[Working data]
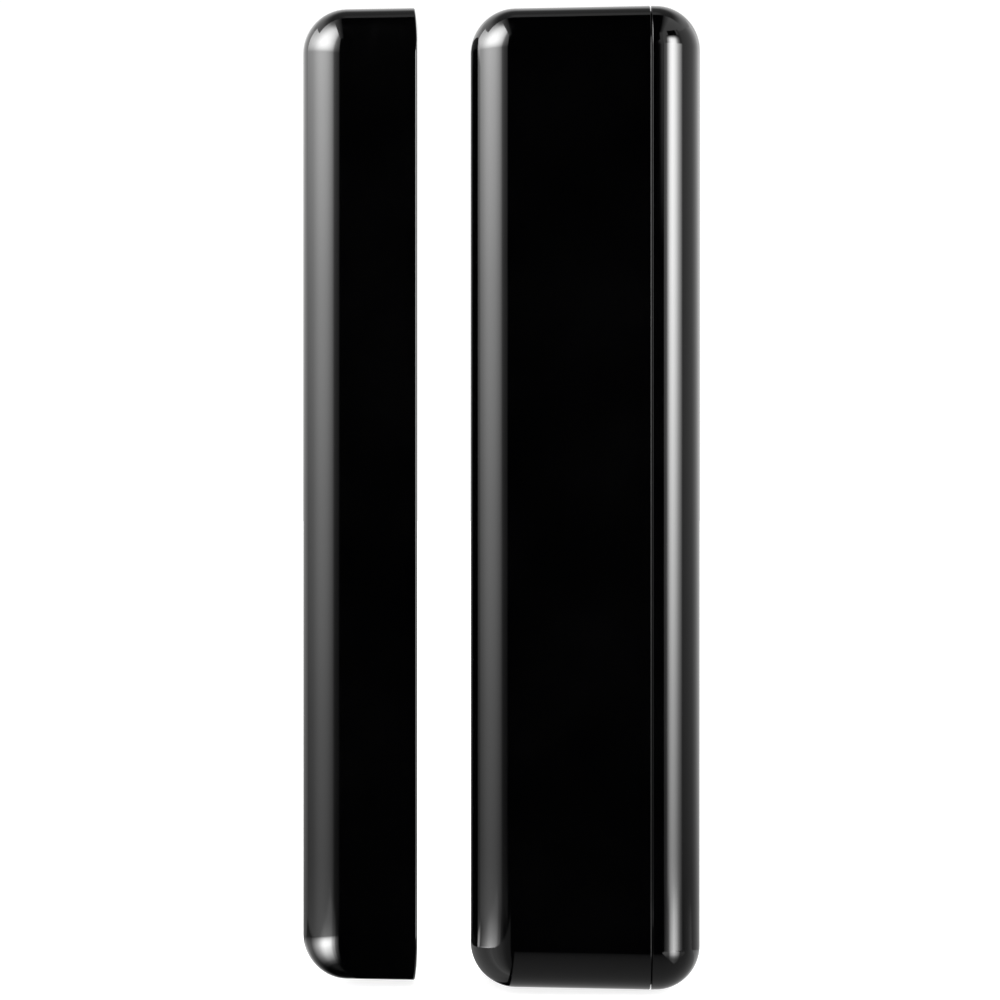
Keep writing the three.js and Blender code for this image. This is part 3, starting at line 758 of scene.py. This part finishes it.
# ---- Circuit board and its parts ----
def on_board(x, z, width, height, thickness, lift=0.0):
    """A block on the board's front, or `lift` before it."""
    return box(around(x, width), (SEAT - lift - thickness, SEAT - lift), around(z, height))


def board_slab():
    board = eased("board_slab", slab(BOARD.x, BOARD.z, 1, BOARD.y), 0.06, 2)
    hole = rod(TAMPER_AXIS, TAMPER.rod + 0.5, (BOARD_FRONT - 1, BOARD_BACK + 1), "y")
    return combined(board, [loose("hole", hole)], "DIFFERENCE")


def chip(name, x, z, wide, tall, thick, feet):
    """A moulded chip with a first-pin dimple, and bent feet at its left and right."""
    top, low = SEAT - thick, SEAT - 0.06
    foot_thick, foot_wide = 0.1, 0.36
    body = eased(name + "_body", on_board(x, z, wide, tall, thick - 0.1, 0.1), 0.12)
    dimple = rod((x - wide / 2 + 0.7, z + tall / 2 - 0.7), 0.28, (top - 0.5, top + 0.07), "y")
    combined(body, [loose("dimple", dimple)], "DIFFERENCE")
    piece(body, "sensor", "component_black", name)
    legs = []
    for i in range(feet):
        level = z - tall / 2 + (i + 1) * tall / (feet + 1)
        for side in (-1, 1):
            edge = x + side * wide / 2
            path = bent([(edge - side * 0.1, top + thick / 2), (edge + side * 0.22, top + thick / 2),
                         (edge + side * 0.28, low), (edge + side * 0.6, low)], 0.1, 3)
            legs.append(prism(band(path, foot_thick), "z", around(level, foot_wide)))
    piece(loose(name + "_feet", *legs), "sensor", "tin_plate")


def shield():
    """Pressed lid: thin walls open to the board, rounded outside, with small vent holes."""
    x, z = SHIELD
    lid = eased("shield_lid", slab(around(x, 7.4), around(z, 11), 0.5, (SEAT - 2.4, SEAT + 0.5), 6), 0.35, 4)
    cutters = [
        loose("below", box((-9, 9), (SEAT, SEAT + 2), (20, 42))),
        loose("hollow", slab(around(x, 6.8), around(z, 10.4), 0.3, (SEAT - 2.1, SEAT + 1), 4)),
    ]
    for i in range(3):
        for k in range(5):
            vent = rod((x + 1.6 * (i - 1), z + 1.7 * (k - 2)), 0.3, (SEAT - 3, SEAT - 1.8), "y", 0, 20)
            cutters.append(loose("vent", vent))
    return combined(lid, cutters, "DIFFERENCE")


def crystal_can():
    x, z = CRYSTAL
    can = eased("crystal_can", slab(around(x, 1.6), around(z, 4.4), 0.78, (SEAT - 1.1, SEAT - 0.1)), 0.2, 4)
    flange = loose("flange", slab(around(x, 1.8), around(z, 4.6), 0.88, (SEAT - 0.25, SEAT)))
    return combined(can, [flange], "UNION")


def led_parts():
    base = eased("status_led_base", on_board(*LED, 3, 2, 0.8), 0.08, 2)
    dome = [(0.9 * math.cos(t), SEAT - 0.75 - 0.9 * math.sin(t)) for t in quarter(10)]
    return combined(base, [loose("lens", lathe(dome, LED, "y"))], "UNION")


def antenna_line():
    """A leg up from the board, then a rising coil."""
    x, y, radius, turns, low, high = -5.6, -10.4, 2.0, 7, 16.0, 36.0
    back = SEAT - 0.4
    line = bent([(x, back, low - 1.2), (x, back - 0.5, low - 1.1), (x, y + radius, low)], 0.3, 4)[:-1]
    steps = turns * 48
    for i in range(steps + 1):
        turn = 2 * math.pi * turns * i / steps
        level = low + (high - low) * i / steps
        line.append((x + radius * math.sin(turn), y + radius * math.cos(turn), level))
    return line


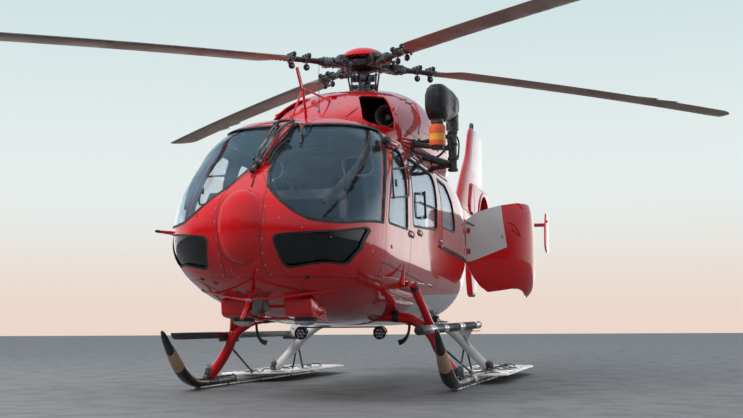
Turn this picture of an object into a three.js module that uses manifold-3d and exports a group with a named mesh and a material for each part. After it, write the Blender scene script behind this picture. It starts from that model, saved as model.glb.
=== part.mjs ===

[Goal of the exercise] Set down the entries above again, word for word.

[Answer below]
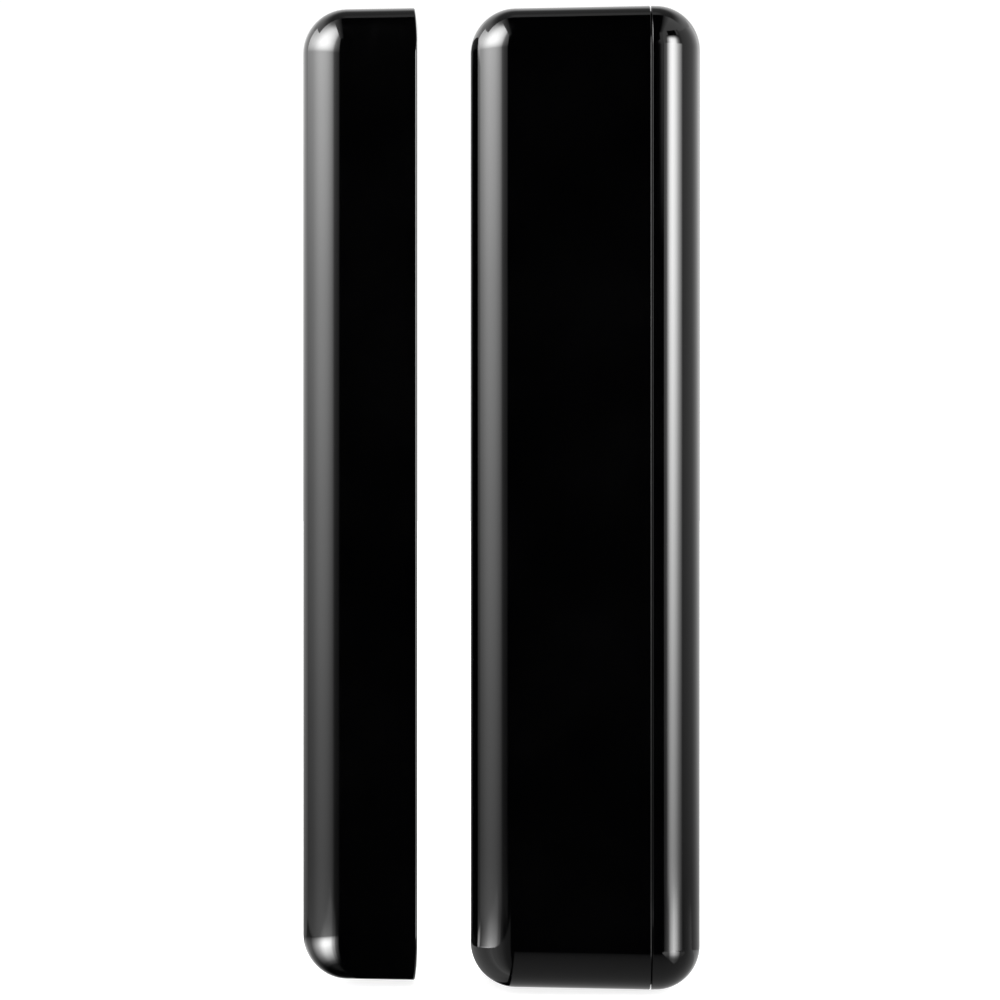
Keep writing the three.js and Blender code for this image. This is part 3, starting at line 758 of scene.py. This part finishes it.
# ---- Circuit board and its parts ----
def on_board(x, z, width, height, thickness, lift=0.0):
    """A block on the board's front, or `lift` before it."""
    return box(around(x, width), (SEAT - lift - thickness, SEAT - lift), around(z, height))


def board_slab():
    board = eased("board_slab", slab(BOARD.x, BOARD.z, 1, BOARD.y), 0.06, 2)
    hole = rod(TAMPER_AXIS, TAMPER.rod + 0.5, (BOARD_FRONT - 1, BOARD_BACK + 1), "y")
    return combined(board, [loose("hole", hole)], "DIFFERENCE")


def chip(name, x, z, wide, tall, thick, feet):
    """A moulded chip with a first-pin dimple, and bent feet at its left and right."""
    top, low = SEAT - thick, SEAT - 0.06
    foot_thick, foot_wide = 0.1, 0.36
    body = eased(name + "_body", on_board(x, z, wide, tall, thick - 0.1, 0.1), 0.12)
    dimple = rod((x - wide / 2 + 0.7, z + tall / 2 - 0.7), 0.28, (top - 0.5, top + 0.07), "y")
    combined(body, [loose("dimple", dimple)], "DIFFERENCE")
    piece(body, "sensor", "component_black", name)
    legs = []
    for i in range(feet):
        level = z - tall / 2 + (i + 1) * tall / (feet + 1)
        for side in (-1, 1):
            edge = x + side * wide / 2
            path = bent([(edge - side * 0.1, top + thick / 2), (edge + side * 0.22, top + thick / 2),
                         (edge + side * 0.28, low), (edge + side * 0.6, low)], 0.1, 3)
            legs.append(prism(band(path, foot_thick), "z", around(level, foot_wide)))
    piece(loose(name + "_feet", *legs), "sensor", "tin_plate")


def shield():
    """Pressed lid: thin walls open to the board, rounded outside, with small vent holes."""
    x, z = SHIELD
    lid = eased("shield_lid", slab(around(x, 7.4), around(z, 11), 0.5, (SEAT - 2.4, SEAT + 0.5), 6), 0.35, 4)
    cutters = [
        loose("below", box((-9, 9), (SEAT, SEAT + 2), (20, 42))),
        loose("hollow", slab(around(x, 6.8), around(z, 10.4), 0.3, (SEAT - 2.1, SEAT + 1), 4)),
    ]
    for i in range(3):
        for k in range(5):
            vent = rod((x + 1.6 * (i - 1), z + 1.7 * (k - 2)), 0.3, (SEAT - 3, SEAT - 1.8), "y", 0, 20)
            cutters.append(loose("vent", vent))
    return combined(lid, cutters, "DIFFERENCE")


def crystal_can():
    x, z = CRYSTAL
    can = eased("crystal_can", slab(around(x, 1.6), around(z, 4.4), 0.78, (SEAT - 1.1, SEAT - 0.1)), 0.2, 4)
    flange = loose("flange", slab(around(x, 1.8), around(z, 4.6), 0.88, (SEAT - 0.25, SEAT)))
    return combined(can, [flange], "UNION")


def led_parts():
    base = eased("status_led_base", on_board(*LED, 3, 2, 0.8), 0.08, 2)
    dome = [(0.9 * math.cos(t), SEAT - 0.75 - 0.9 * math.sin(t)) for t in quarter(10)]
    return combined(base, [loose("lens", lathe(dome, LED, "y"))], "UNION")


def antenna_line():
    """A leg up from the board, then a rising coil."""
    x, y, radius, turns, low, high = -5.6, -10.4, 2.0, 7, 16.0, 36.0
    back = SEAT - 0.4
    line = bent([(x, back, low - 1.2), (x, back - 0.5, low - 1.1), (x, y + radius, low)], 0.3, 4)[:-1]
    steps = turns * 48
    for i in range(steps + 1):
        turn = 2 * math.pi * turns * i / steps
        level = low + (high - low) * i / steps
        line.append((x + radius * math.sin(turn), y + radius * math.cos(turn), level))
    return line


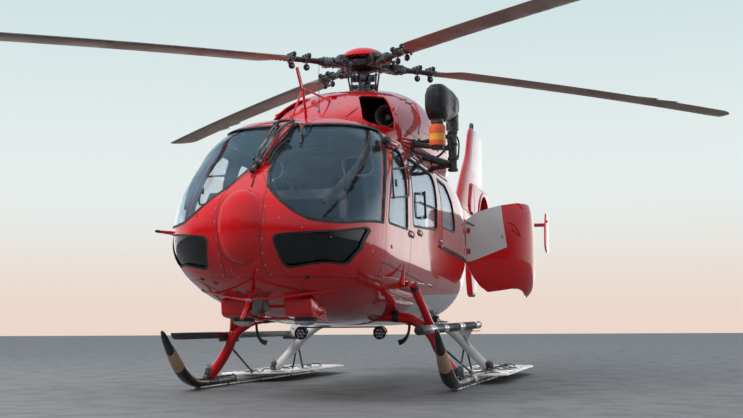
Turn this picture of an object into a three.js module that uses manifold-3d and exports a group with a named mesh and a material for each part. After it, write the Blender scene script behind this picture. It starts from that model, saved as model.glb.
=== part.mjs ===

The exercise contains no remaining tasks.